> [Prompt]: Please repeat, exactly and with nothing added, the lines running from the line that contains "nodes = columns()" to the line that contains "points = [vertex.co", both lines included.

> [Recorded data]:
##########

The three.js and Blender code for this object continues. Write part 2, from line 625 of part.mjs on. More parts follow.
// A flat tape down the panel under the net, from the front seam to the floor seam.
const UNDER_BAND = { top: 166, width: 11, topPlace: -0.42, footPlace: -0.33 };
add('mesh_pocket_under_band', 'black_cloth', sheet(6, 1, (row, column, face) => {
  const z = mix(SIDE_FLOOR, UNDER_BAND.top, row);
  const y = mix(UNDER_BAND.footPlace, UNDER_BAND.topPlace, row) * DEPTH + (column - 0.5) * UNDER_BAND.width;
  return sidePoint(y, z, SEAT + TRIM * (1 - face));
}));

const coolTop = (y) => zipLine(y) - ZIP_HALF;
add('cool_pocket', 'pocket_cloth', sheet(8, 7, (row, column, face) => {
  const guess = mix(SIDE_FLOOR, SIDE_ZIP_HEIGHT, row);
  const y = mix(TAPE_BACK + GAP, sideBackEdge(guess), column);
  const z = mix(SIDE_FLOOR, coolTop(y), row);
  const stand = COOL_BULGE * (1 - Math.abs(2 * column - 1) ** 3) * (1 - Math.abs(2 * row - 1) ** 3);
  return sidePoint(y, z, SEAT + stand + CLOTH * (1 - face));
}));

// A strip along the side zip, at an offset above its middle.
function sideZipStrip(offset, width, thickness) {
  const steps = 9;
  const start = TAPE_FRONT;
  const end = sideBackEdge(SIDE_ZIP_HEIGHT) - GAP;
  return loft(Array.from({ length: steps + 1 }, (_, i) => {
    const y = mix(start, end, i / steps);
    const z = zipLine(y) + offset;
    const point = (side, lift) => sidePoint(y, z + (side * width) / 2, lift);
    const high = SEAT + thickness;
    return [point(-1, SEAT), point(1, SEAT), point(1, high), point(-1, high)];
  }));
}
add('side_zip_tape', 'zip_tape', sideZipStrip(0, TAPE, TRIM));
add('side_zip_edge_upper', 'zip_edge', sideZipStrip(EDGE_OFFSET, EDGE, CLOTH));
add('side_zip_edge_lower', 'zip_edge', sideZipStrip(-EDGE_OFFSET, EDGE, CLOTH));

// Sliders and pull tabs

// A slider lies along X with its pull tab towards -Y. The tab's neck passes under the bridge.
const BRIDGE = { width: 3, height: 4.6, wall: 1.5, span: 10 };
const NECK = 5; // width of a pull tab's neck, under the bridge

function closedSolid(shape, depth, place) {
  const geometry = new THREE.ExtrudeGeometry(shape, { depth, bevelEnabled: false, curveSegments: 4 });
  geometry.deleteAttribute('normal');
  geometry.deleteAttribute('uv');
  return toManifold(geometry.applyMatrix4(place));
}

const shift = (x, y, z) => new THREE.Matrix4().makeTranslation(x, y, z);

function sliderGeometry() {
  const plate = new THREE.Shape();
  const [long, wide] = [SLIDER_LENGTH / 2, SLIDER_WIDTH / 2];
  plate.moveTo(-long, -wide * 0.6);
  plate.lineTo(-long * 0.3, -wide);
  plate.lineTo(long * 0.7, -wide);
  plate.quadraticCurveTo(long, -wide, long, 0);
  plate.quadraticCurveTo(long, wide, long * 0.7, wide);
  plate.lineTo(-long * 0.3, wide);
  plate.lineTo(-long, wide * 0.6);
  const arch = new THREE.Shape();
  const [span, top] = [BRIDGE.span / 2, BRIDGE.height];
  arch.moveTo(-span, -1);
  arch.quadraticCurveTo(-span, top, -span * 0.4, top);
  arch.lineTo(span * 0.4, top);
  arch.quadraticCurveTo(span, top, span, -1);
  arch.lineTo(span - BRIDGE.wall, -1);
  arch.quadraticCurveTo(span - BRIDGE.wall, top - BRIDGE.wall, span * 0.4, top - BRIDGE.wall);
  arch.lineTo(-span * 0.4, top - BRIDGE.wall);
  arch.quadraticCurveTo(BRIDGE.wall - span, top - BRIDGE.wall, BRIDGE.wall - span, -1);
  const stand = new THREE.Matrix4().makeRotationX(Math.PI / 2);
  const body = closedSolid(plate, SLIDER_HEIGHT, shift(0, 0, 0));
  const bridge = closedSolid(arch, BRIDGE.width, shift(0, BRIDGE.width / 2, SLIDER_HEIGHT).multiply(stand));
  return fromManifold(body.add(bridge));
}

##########

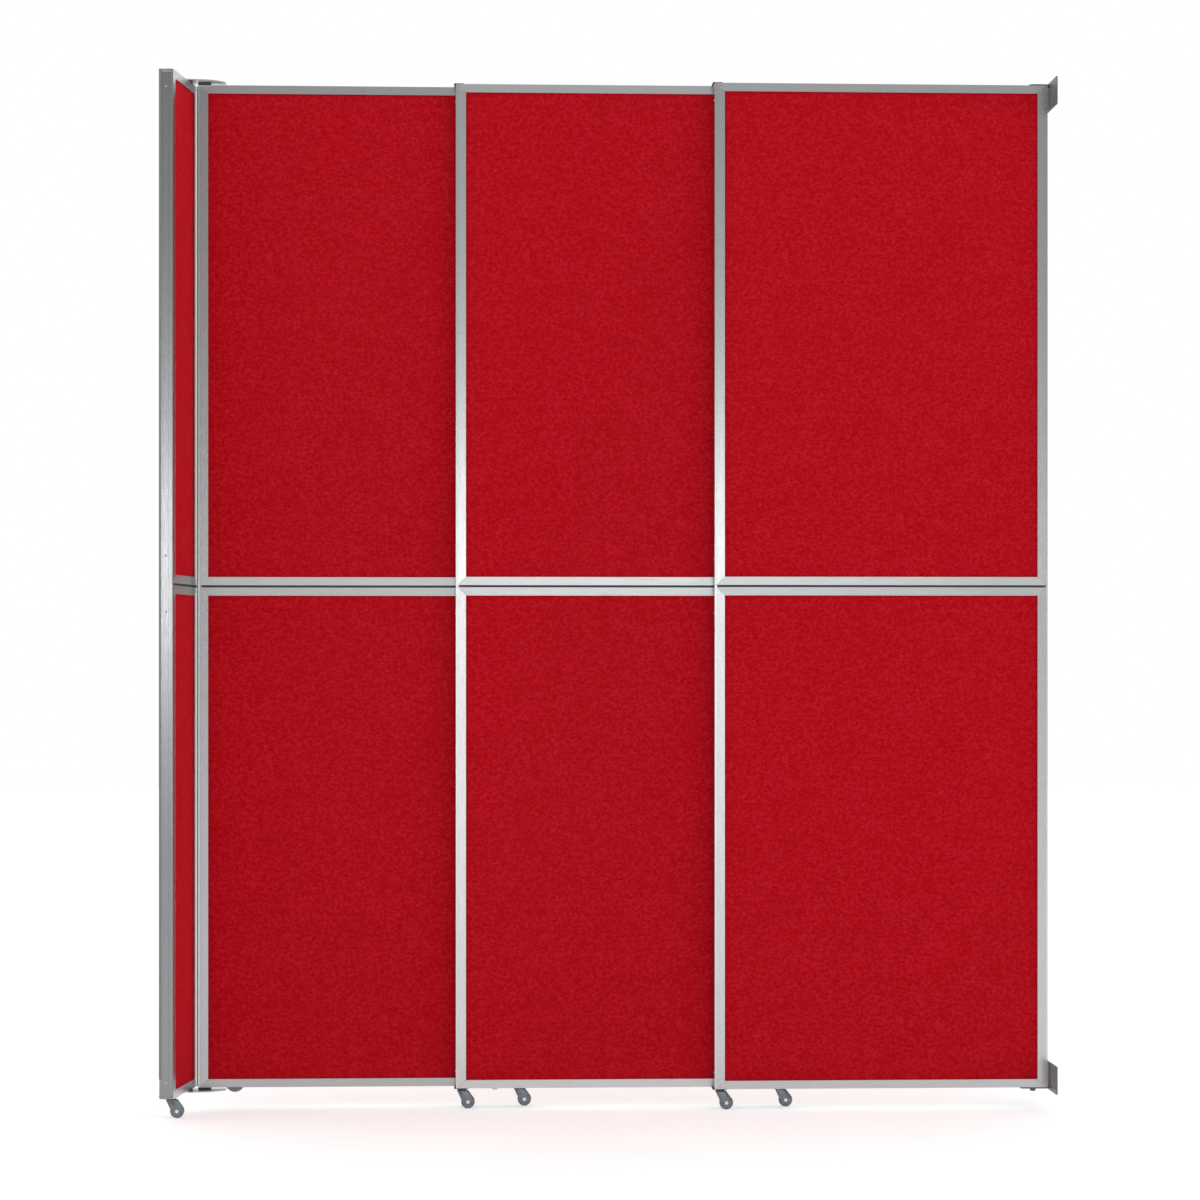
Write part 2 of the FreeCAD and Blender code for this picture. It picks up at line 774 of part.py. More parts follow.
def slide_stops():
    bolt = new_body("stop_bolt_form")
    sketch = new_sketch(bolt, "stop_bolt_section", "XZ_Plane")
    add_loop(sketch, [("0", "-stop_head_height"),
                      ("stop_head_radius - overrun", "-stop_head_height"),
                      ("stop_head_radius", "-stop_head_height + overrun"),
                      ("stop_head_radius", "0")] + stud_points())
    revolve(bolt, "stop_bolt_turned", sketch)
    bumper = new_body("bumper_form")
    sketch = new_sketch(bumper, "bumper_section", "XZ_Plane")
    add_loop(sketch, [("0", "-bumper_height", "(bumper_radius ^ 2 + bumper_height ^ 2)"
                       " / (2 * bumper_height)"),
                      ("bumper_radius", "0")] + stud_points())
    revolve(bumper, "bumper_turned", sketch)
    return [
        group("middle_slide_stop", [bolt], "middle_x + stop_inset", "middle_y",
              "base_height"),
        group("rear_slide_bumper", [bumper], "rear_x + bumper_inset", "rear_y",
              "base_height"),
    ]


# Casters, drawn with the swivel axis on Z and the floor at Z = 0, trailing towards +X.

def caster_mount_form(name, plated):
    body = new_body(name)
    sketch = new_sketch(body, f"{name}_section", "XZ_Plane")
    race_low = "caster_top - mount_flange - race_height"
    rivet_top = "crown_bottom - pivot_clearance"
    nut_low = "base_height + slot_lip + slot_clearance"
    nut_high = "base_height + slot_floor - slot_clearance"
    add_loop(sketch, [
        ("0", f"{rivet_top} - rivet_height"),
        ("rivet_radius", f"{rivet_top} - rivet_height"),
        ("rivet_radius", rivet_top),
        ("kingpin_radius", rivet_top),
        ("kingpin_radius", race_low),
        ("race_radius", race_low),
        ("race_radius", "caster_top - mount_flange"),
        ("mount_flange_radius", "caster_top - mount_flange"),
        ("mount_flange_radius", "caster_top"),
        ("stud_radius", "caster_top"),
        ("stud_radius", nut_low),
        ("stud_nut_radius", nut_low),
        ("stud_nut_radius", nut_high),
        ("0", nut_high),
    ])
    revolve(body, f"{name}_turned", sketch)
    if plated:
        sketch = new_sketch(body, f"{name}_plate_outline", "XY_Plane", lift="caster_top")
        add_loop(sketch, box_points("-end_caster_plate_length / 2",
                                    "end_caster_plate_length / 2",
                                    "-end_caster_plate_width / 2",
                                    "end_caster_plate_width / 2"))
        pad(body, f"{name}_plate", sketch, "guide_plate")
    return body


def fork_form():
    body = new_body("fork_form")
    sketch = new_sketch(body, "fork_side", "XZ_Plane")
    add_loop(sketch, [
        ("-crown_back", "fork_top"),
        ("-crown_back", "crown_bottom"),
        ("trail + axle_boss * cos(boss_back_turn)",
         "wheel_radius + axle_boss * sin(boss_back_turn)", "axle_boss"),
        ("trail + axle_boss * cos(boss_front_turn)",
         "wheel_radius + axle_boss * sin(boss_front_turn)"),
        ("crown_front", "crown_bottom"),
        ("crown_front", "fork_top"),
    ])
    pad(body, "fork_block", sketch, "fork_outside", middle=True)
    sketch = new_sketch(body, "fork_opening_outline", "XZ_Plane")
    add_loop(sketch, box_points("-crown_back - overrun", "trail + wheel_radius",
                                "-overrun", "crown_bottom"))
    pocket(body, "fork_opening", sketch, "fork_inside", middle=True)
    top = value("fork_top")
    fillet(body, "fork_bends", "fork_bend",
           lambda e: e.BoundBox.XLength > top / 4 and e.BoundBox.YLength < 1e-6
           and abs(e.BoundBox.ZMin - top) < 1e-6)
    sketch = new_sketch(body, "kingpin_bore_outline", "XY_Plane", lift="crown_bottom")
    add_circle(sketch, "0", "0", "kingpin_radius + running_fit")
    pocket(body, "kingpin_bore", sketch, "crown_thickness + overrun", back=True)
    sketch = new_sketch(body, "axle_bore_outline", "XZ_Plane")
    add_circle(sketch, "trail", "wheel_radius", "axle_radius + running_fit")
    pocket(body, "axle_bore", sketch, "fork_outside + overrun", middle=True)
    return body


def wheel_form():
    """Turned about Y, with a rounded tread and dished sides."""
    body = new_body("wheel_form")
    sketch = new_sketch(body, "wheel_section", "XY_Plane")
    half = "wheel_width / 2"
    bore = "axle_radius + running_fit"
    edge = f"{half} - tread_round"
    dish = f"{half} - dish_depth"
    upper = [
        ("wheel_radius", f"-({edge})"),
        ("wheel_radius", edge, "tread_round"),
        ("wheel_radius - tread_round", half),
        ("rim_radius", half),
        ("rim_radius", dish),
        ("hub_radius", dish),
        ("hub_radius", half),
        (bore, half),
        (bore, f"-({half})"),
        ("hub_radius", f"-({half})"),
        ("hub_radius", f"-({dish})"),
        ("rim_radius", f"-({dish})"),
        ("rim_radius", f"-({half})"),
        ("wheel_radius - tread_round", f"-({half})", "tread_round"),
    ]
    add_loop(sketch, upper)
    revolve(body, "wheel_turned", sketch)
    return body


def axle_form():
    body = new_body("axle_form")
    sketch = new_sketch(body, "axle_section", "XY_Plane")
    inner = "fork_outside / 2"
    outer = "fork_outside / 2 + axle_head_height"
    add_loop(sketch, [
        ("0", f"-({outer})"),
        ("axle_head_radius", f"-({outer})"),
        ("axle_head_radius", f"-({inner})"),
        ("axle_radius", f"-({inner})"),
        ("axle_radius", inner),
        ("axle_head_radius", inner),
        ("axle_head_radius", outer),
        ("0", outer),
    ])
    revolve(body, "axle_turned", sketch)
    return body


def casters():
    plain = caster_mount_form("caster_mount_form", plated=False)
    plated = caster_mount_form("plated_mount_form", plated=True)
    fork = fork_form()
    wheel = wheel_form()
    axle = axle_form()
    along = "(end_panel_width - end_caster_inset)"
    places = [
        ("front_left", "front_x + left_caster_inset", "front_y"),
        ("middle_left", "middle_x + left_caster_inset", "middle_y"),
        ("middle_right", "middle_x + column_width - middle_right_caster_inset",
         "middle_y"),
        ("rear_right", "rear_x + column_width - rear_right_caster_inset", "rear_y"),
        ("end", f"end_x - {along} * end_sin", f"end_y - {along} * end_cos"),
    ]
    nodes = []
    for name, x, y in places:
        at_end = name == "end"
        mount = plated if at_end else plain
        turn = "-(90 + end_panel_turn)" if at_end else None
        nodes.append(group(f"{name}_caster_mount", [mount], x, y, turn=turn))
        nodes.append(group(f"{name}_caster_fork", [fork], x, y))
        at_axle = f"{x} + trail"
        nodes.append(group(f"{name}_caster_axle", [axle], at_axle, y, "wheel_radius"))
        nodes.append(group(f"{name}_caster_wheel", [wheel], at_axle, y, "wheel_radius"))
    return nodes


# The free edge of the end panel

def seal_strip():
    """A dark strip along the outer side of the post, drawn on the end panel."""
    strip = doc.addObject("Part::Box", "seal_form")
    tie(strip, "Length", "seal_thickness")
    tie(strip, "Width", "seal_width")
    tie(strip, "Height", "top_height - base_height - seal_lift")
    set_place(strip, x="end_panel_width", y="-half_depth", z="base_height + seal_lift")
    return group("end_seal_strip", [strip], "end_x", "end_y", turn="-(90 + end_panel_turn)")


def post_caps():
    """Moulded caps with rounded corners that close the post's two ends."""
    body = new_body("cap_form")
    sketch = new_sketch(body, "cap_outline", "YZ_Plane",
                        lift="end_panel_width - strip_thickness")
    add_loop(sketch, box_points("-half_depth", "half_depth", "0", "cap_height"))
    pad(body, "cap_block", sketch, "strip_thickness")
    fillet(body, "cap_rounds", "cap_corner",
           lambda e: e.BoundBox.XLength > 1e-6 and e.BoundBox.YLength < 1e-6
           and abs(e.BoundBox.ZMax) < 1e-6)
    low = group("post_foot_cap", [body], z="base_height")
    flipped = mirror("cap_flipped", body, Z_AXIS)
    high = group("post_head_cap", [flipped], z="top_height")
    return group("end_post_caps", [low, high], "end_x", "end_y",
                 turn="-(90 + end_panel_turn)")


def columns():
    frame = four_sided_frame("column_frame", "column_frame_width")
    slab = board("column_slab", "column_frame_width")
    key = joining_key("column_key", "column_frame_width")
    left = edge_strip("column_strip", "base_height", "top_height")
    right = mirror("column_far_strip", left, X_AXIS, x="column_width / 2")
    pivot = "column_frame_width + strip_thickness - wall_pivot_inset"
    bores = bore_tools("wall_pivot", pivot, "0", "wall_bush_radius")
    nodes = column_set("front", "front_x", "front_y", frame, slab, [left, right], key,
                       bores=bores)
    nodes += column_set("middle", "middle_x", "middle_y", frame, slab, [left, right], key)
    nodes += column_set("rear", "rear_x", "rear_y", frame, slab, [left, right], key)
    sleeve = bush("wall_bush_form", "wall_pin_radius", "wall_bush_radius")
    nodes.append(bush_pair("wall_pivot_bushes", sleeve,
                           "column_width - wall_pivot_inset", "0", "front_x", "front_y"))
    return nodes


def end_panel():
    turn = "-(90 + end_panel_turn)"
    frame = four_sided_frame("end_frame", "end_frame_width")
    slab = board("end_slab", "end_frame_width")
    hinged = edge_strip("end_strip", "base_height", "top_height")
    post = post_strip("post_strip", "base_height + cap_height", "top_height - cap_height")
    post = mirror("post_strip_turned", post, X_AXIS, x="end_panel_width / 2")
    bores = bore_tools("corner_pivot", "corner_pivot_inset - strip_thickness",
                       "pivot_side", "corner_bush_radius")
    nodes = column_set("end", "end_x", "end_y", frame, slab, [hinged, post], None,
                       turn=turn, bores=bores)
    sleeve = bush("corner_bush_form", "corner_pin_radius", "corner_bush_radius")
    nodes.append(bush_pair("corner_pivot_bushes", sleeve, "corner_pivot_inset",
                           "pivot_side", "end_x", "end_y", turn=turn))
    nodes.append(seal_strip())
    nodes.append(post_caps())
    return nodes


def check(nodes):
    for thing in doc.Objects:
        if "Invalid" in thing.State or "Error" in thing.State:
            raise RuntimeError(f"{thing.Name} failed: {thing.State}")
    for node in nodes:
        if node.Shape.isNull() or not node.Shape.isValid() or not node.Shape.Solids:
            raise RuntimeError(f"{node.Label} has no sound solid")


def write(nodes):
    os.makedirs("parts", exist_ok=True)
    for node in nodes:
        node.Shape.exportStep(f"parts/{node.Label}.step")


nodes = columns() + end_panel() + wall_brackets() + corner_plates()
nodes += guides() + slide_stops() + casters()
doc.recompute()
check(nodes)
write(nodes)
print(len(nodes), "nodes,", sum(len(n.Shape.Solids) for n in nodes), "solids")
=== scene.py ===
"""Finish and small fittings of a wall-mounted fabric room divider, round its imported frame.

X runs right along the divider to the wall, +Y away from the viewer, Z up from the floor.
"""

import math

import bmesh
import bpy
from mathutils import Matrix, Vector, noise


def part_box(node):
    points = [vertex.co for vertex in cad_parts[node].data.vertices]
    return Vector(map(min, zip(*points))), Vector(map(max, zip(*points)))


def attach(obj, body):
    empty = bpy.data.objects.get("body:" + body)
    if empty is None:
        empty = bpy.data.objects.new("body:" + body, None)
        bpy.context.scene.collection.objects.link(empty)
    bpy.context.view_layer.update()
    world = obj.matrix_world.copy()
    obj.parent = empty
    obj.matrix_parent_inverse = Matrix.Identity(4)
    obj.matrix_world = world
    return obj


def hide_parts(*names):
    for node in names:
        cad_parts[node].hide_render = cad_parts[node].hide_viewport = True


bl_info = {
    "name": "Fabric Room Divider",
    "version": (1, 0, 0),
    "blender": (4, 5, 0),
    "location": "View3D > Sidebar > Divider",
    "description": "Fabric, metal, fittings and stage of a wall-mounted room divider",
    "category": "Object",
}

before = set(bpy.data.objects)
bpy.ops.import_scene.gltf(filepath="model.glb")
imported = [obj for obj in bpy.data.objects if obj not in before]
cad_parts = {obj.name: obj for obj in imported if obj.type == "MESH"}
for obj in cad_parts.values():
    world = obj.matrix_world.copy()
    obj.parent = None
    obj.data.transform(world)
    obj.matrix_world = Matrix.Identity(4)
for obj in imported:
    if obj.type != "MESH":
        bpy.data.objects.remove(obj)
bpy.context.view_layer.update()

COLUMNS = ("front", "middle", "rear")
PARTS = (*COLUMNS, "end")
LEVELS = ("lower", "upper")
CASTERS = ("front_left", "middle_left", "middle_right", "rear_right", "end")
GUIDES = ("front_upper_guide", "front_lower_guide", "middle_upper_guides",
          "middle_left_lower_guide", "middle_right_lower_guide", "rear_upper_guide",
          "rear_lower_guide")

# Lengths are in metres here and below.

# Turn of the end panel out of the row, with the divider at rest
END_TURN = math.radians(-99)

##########

> [Result for this task]:
nodes = columns() + end_panel() + wall_brackets() + corner_plates()
nodes += guides() + slide_stops() + casters()
doc.recompute()
check(nodes)
write(nodes)
print(len(nodes), "nodes,", sum(len(n.Shape.Solids) for n in nodes), "solids")
=== scene.py ===
"""Finish and small fittings of a wall-mounted fabric room divider, round its imported frame.

X runs right along the divider to the wall, +Y away from the viewer, Z up from the floor.
"""

import math

import bmesh
import bpy
from mathutils import Matrix, Vector, noise


def part_box(node):
    points = [vertex.co for vertex in cad_parts[node].data.vertices]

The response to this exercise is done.